10. The system of claim 6 wherein one of the at least two sides of the vent box further comprises a plurality of brackets for connecting the vent box to a mounting surface.

11. A pumping system configured to recover fluids from a wellbore, wherein the pumping system has a surface-based power supply and an electric motor deployed in the wellbore, wherein the pumping system further comprises:

a vent box comprising:

a front;

a back;

a pair of opposing sides;

a bottom;

an interior defined by the front, the back and the pair of opposing sides;

a plurality of upper vents, wherein the vents place the interior in communication with the atmosphere; and

a top connected to the front, the back and the pair of opposing sides, wherein the top at least partially conceals one or more of the plurality of upper vents; and

a first power cable, wherein the first power cable is connected to the vent box and the power supply; and

a second power cable, wherein the second power cable is connected to the electric motor and the vent box; and wherein the first power cable is placed in electrical connection with the second power cable inside the vent box.

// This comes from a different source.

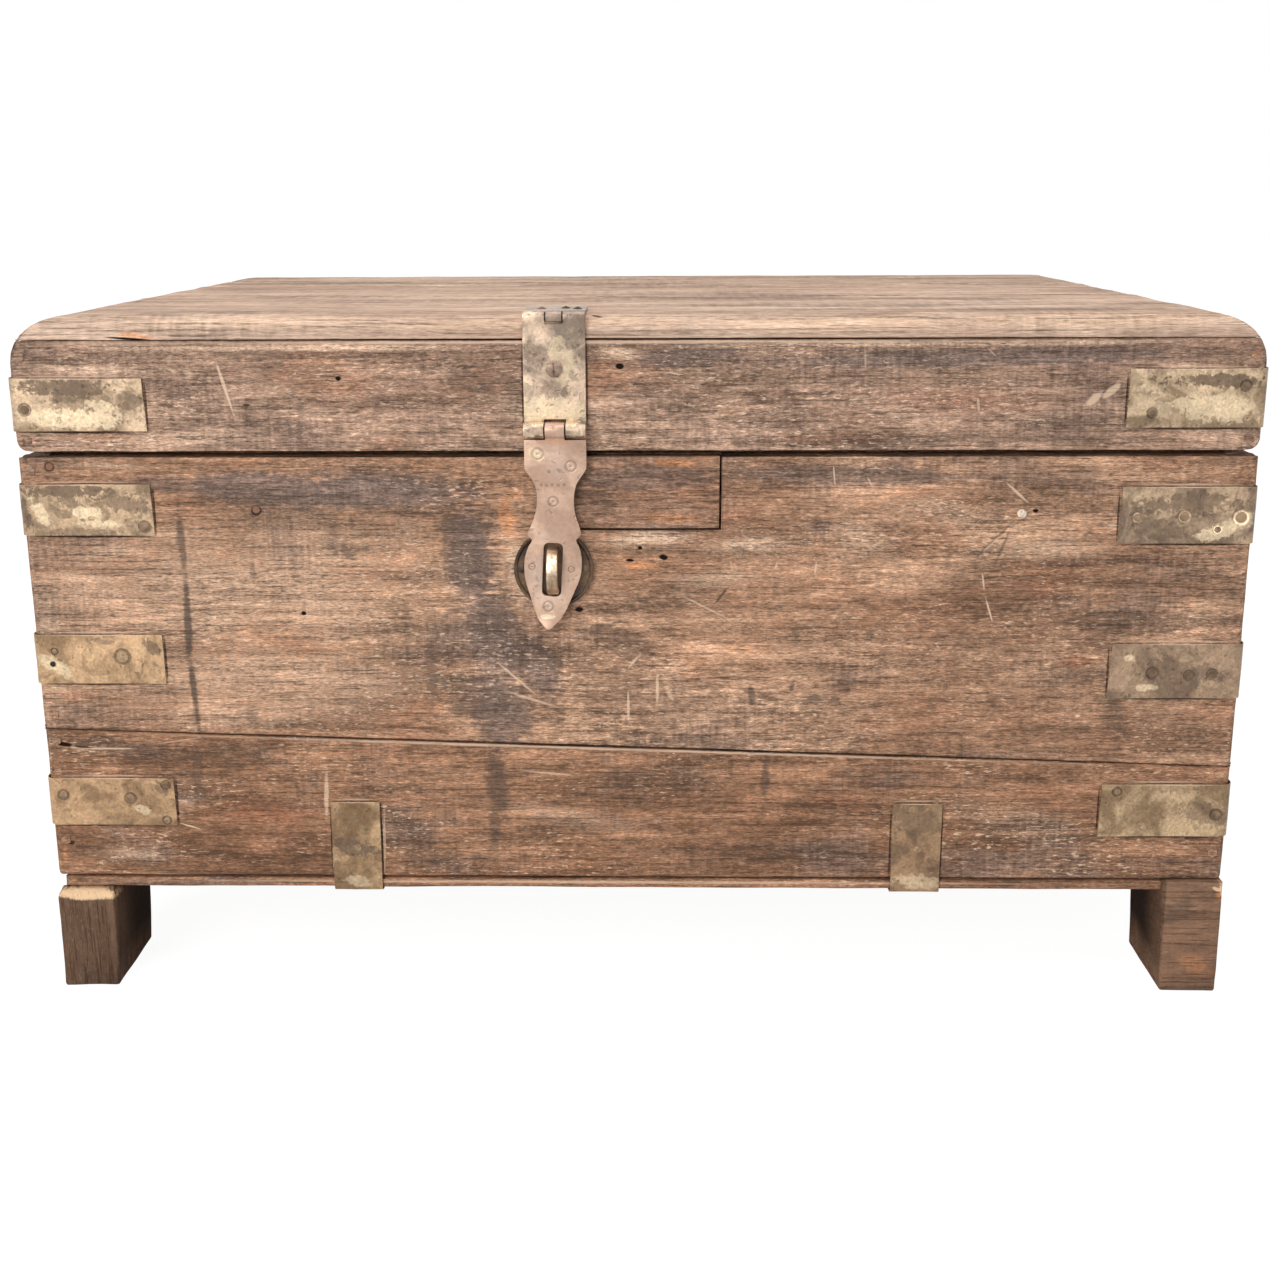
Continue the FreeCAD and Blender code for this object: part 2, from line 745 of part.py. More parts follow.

12. The system of claim 11, wherein the vent box further comprises one or more cable clamps extending through the bottom of the vent box to permit the connection of cables through the vent box.

13. The system of claim 12, wherein the one or more cable clamps are disposed through the bottom and into the interior of the vent box providing a means for grounding the cable and providing strain relief for the cable.

14. The vent box of claim 11, wherein the vent box further includes a plurality of lower vents extending through the bottom.

15. The vent box of claim 11, wherein the top includes a weather cap that extends downward from the top to partially conceal the plurality of upper vents.